COP28. "Les lobbies industriels ont plus d'impact sur les décisions publiques que les scientifiques" : un collectif de chercheurs s'engage

À Marseille, les 70 chercheurs de l'Atecopol tentent de "réorienter la trajectoire de notre société face aux bouleversements écologiques". Coincés entre urgence et scepticisme, ils veulent faire peser la voix des scientifiques dans la décision politique, martelant que "savoir et ne pas agir, ce n’est pas savoir".

L’Atelier d’écologie politique (Atecopol) des chercheurs d'Aix-Marseille est né il y a deux ans. Son grand frère toulousain avait ouvert la voie, dès 2018, avec l'ambition de contourner "la relégation publique des connaissances scientifiquement prouvées". Autrement dit, dans l'optique de faire passer efficacement le message écologique des scientifiques "face aux menaces qui pèsent à court terme sur l'humanité".

L'idée de "dépolluer le débat public" a essaimé dans tout le pays, de Montpellier à Rennes, Paris, jusqu'à Marseille. Biologiste, géographe, ethnologue, sociologue, psychologue… Soixante-dix chercheurs, issus de toutes les disciplines, ont jeté les bases de leur collectif dans un manifeste. Partant du "constat de plus en plus étayé d’une “sixième extinction” des espèces" attisée par les bouleversements écologiques "sans précédent", tels que la dégradation et la contamination des milieux, ou l'érosion fulgurante de la biodiversité, la communauté scientifique entend faire circuler ses savoirs pour trouver des solutions.

"L'écologie politique n'a rien à voir avec les partis"

"Les lobbies industriels ont plus d'impact sur la prise de décisions publiques que les scientifiques" explique Wolfgang Cramer, directeur de recherche au CNRS et géographe à l'Institut Méditerranéen de Biodiversité et d'Écologie, déplorant que les travaux des universitaires soient balayés sur l'autel des intérêts économiques.

Quand le gouvernement français désigne des ministres de la Transition, il recrute dans le monde industriel, pas dans le monde scientifique. Il faut s'interroger sur cet échec et comprendre pourquoi.

Wolfgang Cramer, chercheur membre de l'Atecopol Aix-Marseille

France 3 Provence-Alpes

Ces universitaires veulent traiter d'écologie "politique au sens noble du terme, cela n'a rien à voir avec les partis politiques, mais c'est un débat citoyen", explique le directeur de recherche. "La prise de décision concerne chacun de nous, elle va de l'achat du yaourt dans les rayons d’un supermarché au vote pour un candidat aux présidentielles en passant par le choix d'un mode de transport ou d'un logement, chaque choix ayant un impact sur l'environnement."

La réflexion avant l'action

Ces scientifiques se retrouvent sur leur temps libre les soirs et week-ends, sans financement, ni rémunération, un gage de leur indépendance et de leur liberté d'expression.

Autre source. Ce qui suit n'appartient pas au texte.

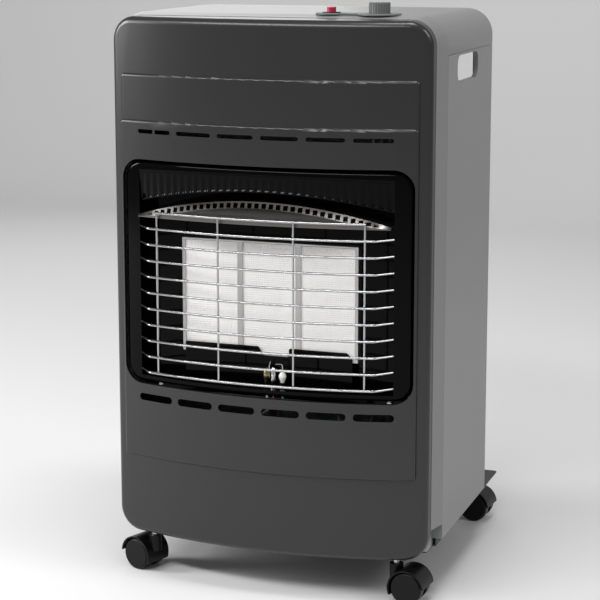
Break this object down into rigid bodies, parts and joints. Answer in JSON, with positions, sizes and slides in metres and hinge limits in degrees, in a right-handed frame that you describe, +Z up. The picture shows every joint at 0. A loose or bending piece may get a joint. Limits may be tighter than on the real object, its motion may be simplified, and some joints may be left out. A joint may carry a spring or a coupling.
{
  "type": "portable gas cabinet heater",
  "caption": "Upright gas cabinet heater with a bowed sheet-steel front, guarded ceramic burners in a recess, an open rear bottle bay and swivelling twin-wheel casters.",
  "frame": {"origin": "centre of the bounding box on the floor, under the casters", "axes": "+Z up, -Y towards the burners (the front), +X to the viewer's right facing the front"},
  "size_m": [0.42, 0.4244, 0.725],
  "materials": {
    "dark_paint": "satin anthracite powder coat",
    "grey_paint": "satin grey powder coat",
    "black_paint": "satin black powder coat",
    "black_enamel": "gloss black vitreous enamel",
    "hood_steel": "heat-darkened satin steel",
    "chrome_wire": "bright chrome plate",
    "burner_steel": "plain stainless steel",
    "burner_ceramic": "matt white cordierite ceramic, fine perforation",
    "white_ceramic": "glazed white ceramic",
    "zinc_steel": "zinc-plated steel",
    "cast_alloy": "die-cast alloy",
    "pipe_alloy": "drawn aluminium tube",
    "yellow_brass": "machined brass",
    "grey_plastic": "grey satin plastic",
    "black_plastic": "black satin plastic",
    "red_plastic": "red gloss plastic",
    "wheel_plastic": "dark grey satin plastic",
    "copper_wire": "plain drawn copper",
    "lead_silicone": "pale silicone insulation"
  },
  "bodies": {
    "cabinet": {"front_panel": "dark_paint", "top_cover": "grey_paint", "side_panel_left": "grey_paint", "side_panel_right": "grey_paint", "base_plate": "black_paint", "chassis_frame": "zinc_steel", "rear_rail": "zinc_steel", "heat_shield": "zinc_steel", "burner_housing": "black_enamel", "heat_hood": "hood_steel", "wire_guard": "chrome_wire", "burner_left": "burner_steel", "burner_middle": "burner_steel", "burner_right": "burner_steel", "plaque_left": "burner_ceramic", "plaque_middle": "burner_ceramic", "plaque_right": "burner_ceramic", "plaque_frame": "burner_steel", "pilot_shield": "black_enamel", "injector_rail": "zinc_steel", "injectors": "yellow_brass", "pilot_burner": "yellow_brass", "thermocouple": "burner_steel", "spark_electrode": "white_ceramic", "gas_valve": "cast_alloy", "valve_bracket": "zinc_steel", "escutcheon": "grey_plastic", "piezo_igniter": "black_plastic", "piezo_nut": "black_plastic", "ignition_lead": "lead_silicone", "supply_pipes": "pipe_alloy", "pilot_pipe": "pipe_alloy", "hose_tail": "yellow_brass", "thermocouple_lead": "copper_wire", "caster_sockets": "zinc_steel", "casing_screws": "zinc_steel"},
    "knob_push": {"spindle_collar": "zinc_steel"},
    "knob_turn": {"control_knob": "grey_plastic", "valve_spindle": "yellow_brass"},
    "button": {"ignition_button": "red_plastic"},
    "caster_front_left_swivel": {"caster_front_left_stem": "zinc_steel", "caster_front_left_hood": "black_plastic", "caster_front_left_axle": "zinc_steel"},
    "caster_front_left_wheel_a_body": {"caster_front_left_wheel_a": "wheel_plastic"},
    "caster_front_left_wheel_b_body": {"caster_front_left_wheel_b": "wheel_plastic"},
    "caster_front_right_swivel": {"caster_front_right_stem": "zinc_steel", "caster_front_right_hood": "black_plastic", "caster_front_right_axle": "zinc_steel"},
    "caster_front_right_wheel_a_body": {"caster_front_right_wheel_a": "wheel_plastic"},
    "caster_front_right_wheel_b_body": {"caster_front_right_wheel_b": "wheel_plastic"},
    "caster_rear_left_swivel": {"caster_rear_left_stem": "zinc_steel", "caster_rear_left_hood": "black_plastic", "caster_rear_left_axle": "zinc_steel"},
    "caster_rear_left_wheel_a_body": {"caster_rear_left_wheel_a": "wheel_plastic"},
    "caster_rear_left_wheel_b_body": {"caster_rear_left_wheel_b": "wheel_plastic"},
    "caster_rear_right_swivel": {"caster_rear_right_stem": "zinc_steel", "caster_rear_right_hood": "black_plastic", "caster_rear_right_axle": "zinc_steel"},
    "caster_rear_right_wheel_a_body": {"caster_rear_right_wheel_a": "wheel_plastic"},
    "caster_rear_right_wheel_b_body": {"caster_rear_right_wheel_b": "wheel_plastic"}
  },
  "joints": [
    {"name": "knob_push", "type": "slide", "parent": "cabinet", "child": "knob_push", "axis": [0, 0, -1], "range_m": [0, 0.0045], "stiffness_N_per_m": 600, "springref_m": -0.004},
    {"name": "knob_turn", "type": "hinge", "parent": "knob_push", "child": "knob_turn", "pos_m": [0.124, -0.113, 0.725], "axis": [0, 0, 1], "range_deg": [0, 240]},
    {"name": "button_push", "type": "slide", "parent": "cabinet", "child": "button", "axis": [0, 0, -1], "range_m": [0, 0.005], "stiffness_N_per_m": 800, "springref_m": -0.003},
    {"name": "front_left_swivel", "type": "hinge", "parent": "cabinet", "child": "caster_front_left_swivel", "pos_m": [-0.161, -0.147, 0.0595], "axis": [0, 0, 1], "continuous": true},
    {"name": "front_left_wheel_a_spin", "type": "hinge", "parent": "caster_front_left_swivel", "child": "caster_front_left_wheel_a_body", "pos_m": [-0.17791, -0.14084, 0.02], "axis": [-0.342, -0.9397, 0], "continuous": true},
    {"name": "front_left_wheel_b_spin", "type": "hinge", "parent": "caster_front_left_swivel", "child": "caster_front_left_wheel_b_body", "pos_m": [-0.17791, -0.14084, 0.02], "axis": [-0.342, -0.9397, 0], "continuous": true},
    {"name": "front_right_swivel", "type": "hinge", "parent": "cabinet", "child": "caster_front_right_swivel", "pos_m": [0.161, -0.147, 0.0595], "axis": [0, 0, 1], "continuous": true},
    {"name": "front_right_wheel_a_spin", "type": "hinge", "parent": "caster_front_right_swivel", "child": "caster_front_right_wheel_a_body", "pos_m": [0.17893, -0.14857, 0.02], "axis": [0.0872, 0.9962, 0], "continuous": true},
    {"name": "front_right_wheel_b_spin", "type": "hinge", "parent": "caster_front_right_swivel", "child": "caster_front_right_wheel_b_body", "pos_m": [0.17893, -0.14857, 0.02], "axis": [0.0872, 0.9962, 0], "continuous": true},
    {"name": "rear_left_swivel", "type": "hinge", "parent": "cabinet", "child": "caster_rear_left_swivel", "pos_m": [-0.161, 0.1902, 0.0595], "axis": [0, 0, 1], "continuous": true},
    {"name": "rear_left_wheel_a_spin", "type": "hinge", "parent": "caster_rear_left_swivel", "child": "caster_rear_left_wheel_a_body", "pos_m": [-0.179, 0.1902, 0.02], "axis": [0, -1, 0], "continuous": true},
    {"name": "rear_left_wheel_b_spin", "type": "hinge", "parent": "caster_rear_left_swivel", "child": "caster_rear_left_wheel_b_body", "pos_m": [-0.179, 0.1902, 0.02], "axis": [0, -1, 0], "continuous": true},
    {"name": "rear_right_swivel", "type": "hinge", "parent": "cabinet", "child": "caster_rear_right_swivel", "pos_m": [0.161, 0.1902, 0.0595], "axis": [0, 0, 1], "continuous": true},
    {"name": "rear_right_wheel_a_spin", "type": "hinge", "parent": "caster_rear_right_swivel", "child": "caster_rear_right_wheel_a_body", "pos_m": [0.17893, 0.18863, 0.02], "axis": [0.0872, 0.9962, 0], "continuous": true},
    {"name": "rear_right_wheel_b_spin", "type": "hinge", "parent": "caster_rear_right_swivel", "child": "caster_rear_right_wheel_b_body", "pos_m": [0.17893, 0.18863, 0.02], "axis": [0.0872, 0.9962, 0], "continuous": true}
  ]
}
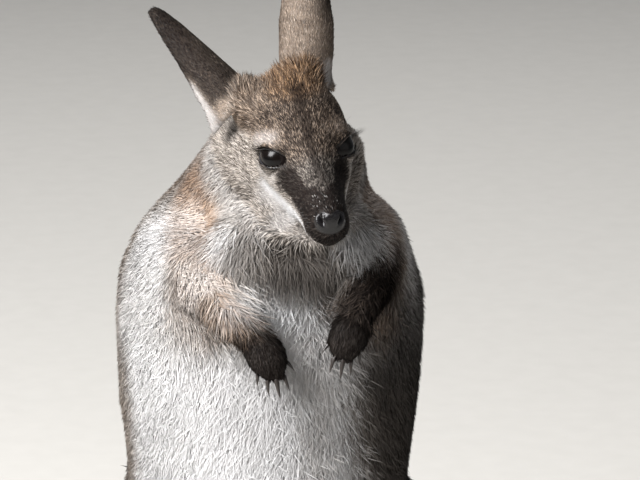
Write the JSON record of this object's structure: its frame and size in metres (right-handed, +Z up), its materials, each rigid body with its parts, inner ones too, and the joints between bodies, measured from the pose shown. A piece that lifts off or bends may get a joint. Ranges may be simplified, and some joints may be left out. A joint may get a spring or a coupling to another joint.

Pas question pour eux de militer, ni d'être dans l'action, mais bien de prendre le temps de l'analyse, et ce, malgré l’urgence. "Un vrai casse-tête", pour avancer "mieux et s’organiser de manière plus intelligente".

"Si certains chercheurs se positionnent en participant à de grandes manifestations auprès de Total Énergies", poursuit Wolfgang Cramer, "s'engageant aux côtés d'une industrie destructrice et en partie criminelle, d'autres optent pour la désobéissance civile des Scientifiques en rébellion, mais l'Atecopol n'est pas un lieu d'engagement, c'est un espace de réflexion".

"Réduire les risques et la souffrance des gens"

Avoir un impact sur les choix politiques, là est l'enjeu. Alors que la COP 28 se tient à Dubaï sur fond de controverses, l'Atelier d'écologie politique d'Aix-Marseille réaffirme qu'à l'obligation de décarboner sur la base de données scientifiques, "on répond construction d'autoroutes, d'aéroports et croissance", ce qui prouve que le message des scientifiques passe mal et n'a pas d'impact réel.

Ce ne sont pas les scientifiques qui font peur, c'est la situation qui fait peur ! Au contraire, je trouve ça rassurant que des chercheurs s'engagent pour analyser les problèmes.

Wolfgang Cramer, directeur de recherches au CNRS

France 3 Provence-Alpes

Ce qui fait dire à ces chercheurs que "les solutions sont aussi, et peut-être avant tout, politiques et citoyennes". Souvent pointée du doigt comme anxiogène, l'abondance d’informations scientifiques sur le climat et de prédictions catastrophistes qui détourneraient les Français de l'écologie n'a pas sa place ici dans le débat. "On ne va pas arrêter les recherches sur le cancer parce que le cancer fait peur", poursuit Wolfgang Cramer, "dans l'écologie comme pour la santé, la recherche s'engage pour réduire les risques et la souffrance auxquelles les gens sont exposés".